Alexander Hamilton’s likeness is on the Series 2004A $10 Federal Reserve Note, based on an 1805 portrait by John Trumbull.  His interpretations of the Constitution as set forth in the Federalist Papers remain highly influential, as shown by scholarly studies and court decisions.

The Constitution does not state the exact balance of power between national and state governments, and Hamilton was consistent in his efforts to give greater power to the federal government at the expense of the states.  “As Secretary of the Treasury, he established – against the intense opposition of Secretary of State Thomas Jefferson – the country’s first national bank.  Hamilton justified the creation of this bank, and other increased federal powers, under Congress’s constitutional powers to issue currency, to regulate interstate commerce, and to do anything else that would be `necessary and proper’ to enact the provisions of the Constitution.”  Jefferson found no specific authorization in the Constitution for a national bank, and the controversy was later settled by the Supreme Court in McCulloch v. Maryland.  The court took the same view as Hamilton and granted “the federal government broad freedom to select the best means to execute its constitutionally enumerated powers, specifically the doctrine of implied powers.”

Hamilton’s policies as Secretary of the Treasury affected at the time and continue to influence the federal government.  “His constitutional interpretation, specifically of the Necessary and Proper Clause, set precedents for federal authority that are still used by the courts and are considered an authority on constitutional interpretation.
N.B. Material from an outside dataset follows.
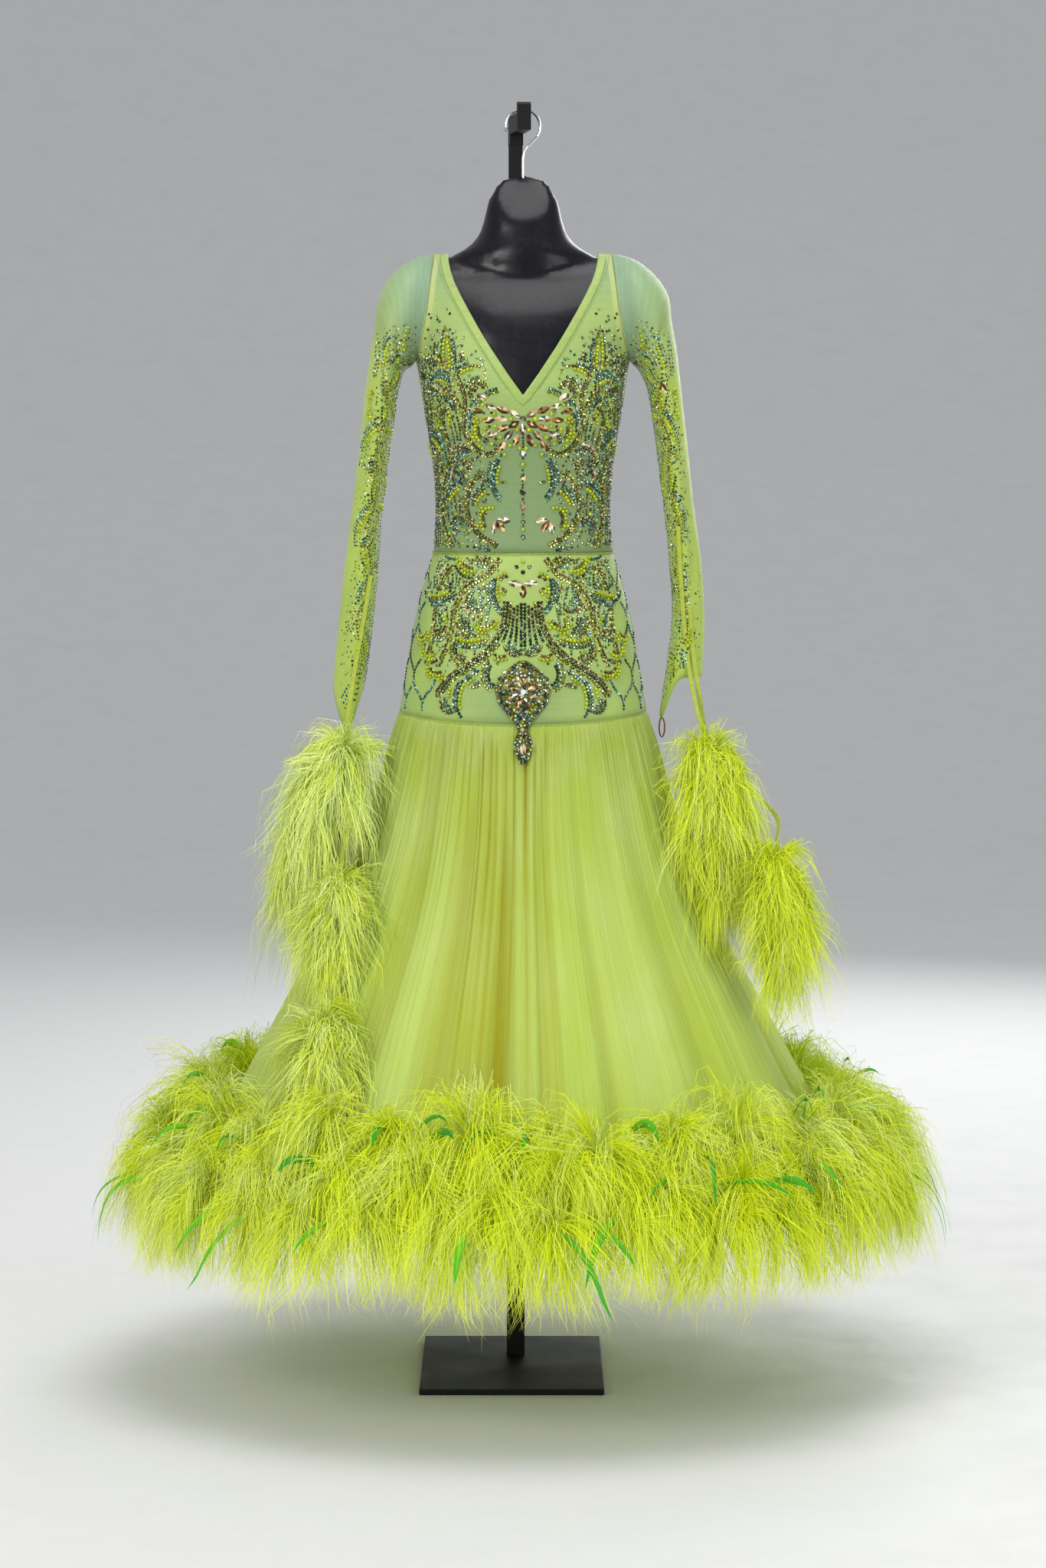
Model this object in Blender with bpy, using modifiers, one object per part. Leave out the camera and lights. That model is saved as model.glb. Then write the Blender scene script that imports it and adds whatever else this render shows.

“Opinions of Hamilton have run the gamut:  both John Adams and Thomas Jefferson viewed him as unprincipled and dangerously aristocratic.  Aaron Burr and Hamilton became personal enemies.  Herbert Croly, Henry Cabot Lodge, and Theodore Roosevelt directed attention to him at the end of the 19th century in the interest of an active federal government, whether or not supported by tariffs. Several nineteenth- and twentieth-century Republicans entered politics by writing laudatory biographies of Hamilton.”

                While historians use him to push their favored agenda, Hamilton is remembered by numerous monuments and memorials.  Hamilton’s portrait began to appear on US currency ($2, $5, $10, and $50 notes) by the time of the Civil War.  His likeness was also on US postage beginning in 1870.  His picture is currently on the $10 bill and also on the $500 Series EE Savings Bond.  The portrait of Hamilton on the $10 bill is John Trumbull’s 1805 portrait of Hamilton found in the portrait collection of New York City Hall.  A statue of Hamilton is located on the south side of the Treasury Building in Washington.  The US Postal Service issued on March 19, 1956, the $5 Liberty Issue postage stamp honoring Hamilton.

                “The only home Hamilton ever owned was a Federal style mansion designed by John McComb Jr., which he built on his 32 acre country estate in Harlem in upper Manhattan.  He named the house – which was completed in 1802 – the `Grange’ after his grandfather Alexander’s estate in Ayrshire, Scotland.  The house remained in the family until 1833 when his widow sold it to Thomas E. Davis, a British born real estate developer for $25,000.  Part of the proceeds were used by Eliza to purchase a new townhouse from Davis (Hamilton-Holly House) in Greenwich Village with her son Alexander Hamilton Jr.  The Grange, first moved from its original location in 1889, was moved again in 2008 to a spot in St. Nicholas Park on land that was once part of the Hamilton estate.  The historic structure was restored to its original 1802 appearance in 2011, and is maintained by the National Park Service as Hamilton Grange National Memorial.”

                Alexander Hamilton was one of the first trustees of the Hamilton-Oneida Academy in New York state.  The name of the school was formally changed to Hamilton College in 1812.  A statue of Hamilton stands in front of the school’s chapel, and an “extensive collection” of his personal documents are in the Burke Library.

                Elizabeth Hamilton, Alexander’s widow, survived her husband by fifty years and died in Washington, D.C. in 1854.  She was known as Eliza or Betsy and referred to by Hamilton as the “best of wives and best of women”.  She was an “extremely religious woman” who “spent much of her life working to help widows and orphans.”  “She co-founded New York’s first private orphanage, the New York Orphan Asylum Society.”  In spite of the Reynolds affair, Eliza and Alexander were very close – and grew closer after the affair ended. 
 
                Hamilton’s alma mater, Columbia University, also honored Hamilton.  Its main classroom building for the humanities is Hamilton Hall and has a large statue of Hamilton in front of it.  Hamilton’s complete works were published by the university press in a multivolume letterpress edition.  The Columbia student group for ROTC cadets and Marine officers candidates is the Alexander Hamilton Society.

                Hamilton created the United States Revenue Cutter Service, one of the predecessor services of the US Coast Guard.  He has the honor of having the main administration building of the Coast Guard Academy in New London, CT, named Hamilton Hall.  Hamilton also has an U.S. Army fort – Fort Hamilton in Brooklyn – named after him.  His country home – “The Grange” is located in Hamilton Heights, a neighborhood in upper Manhattan.  There is also a gilded statue of Alexander Hamilton in Chicago.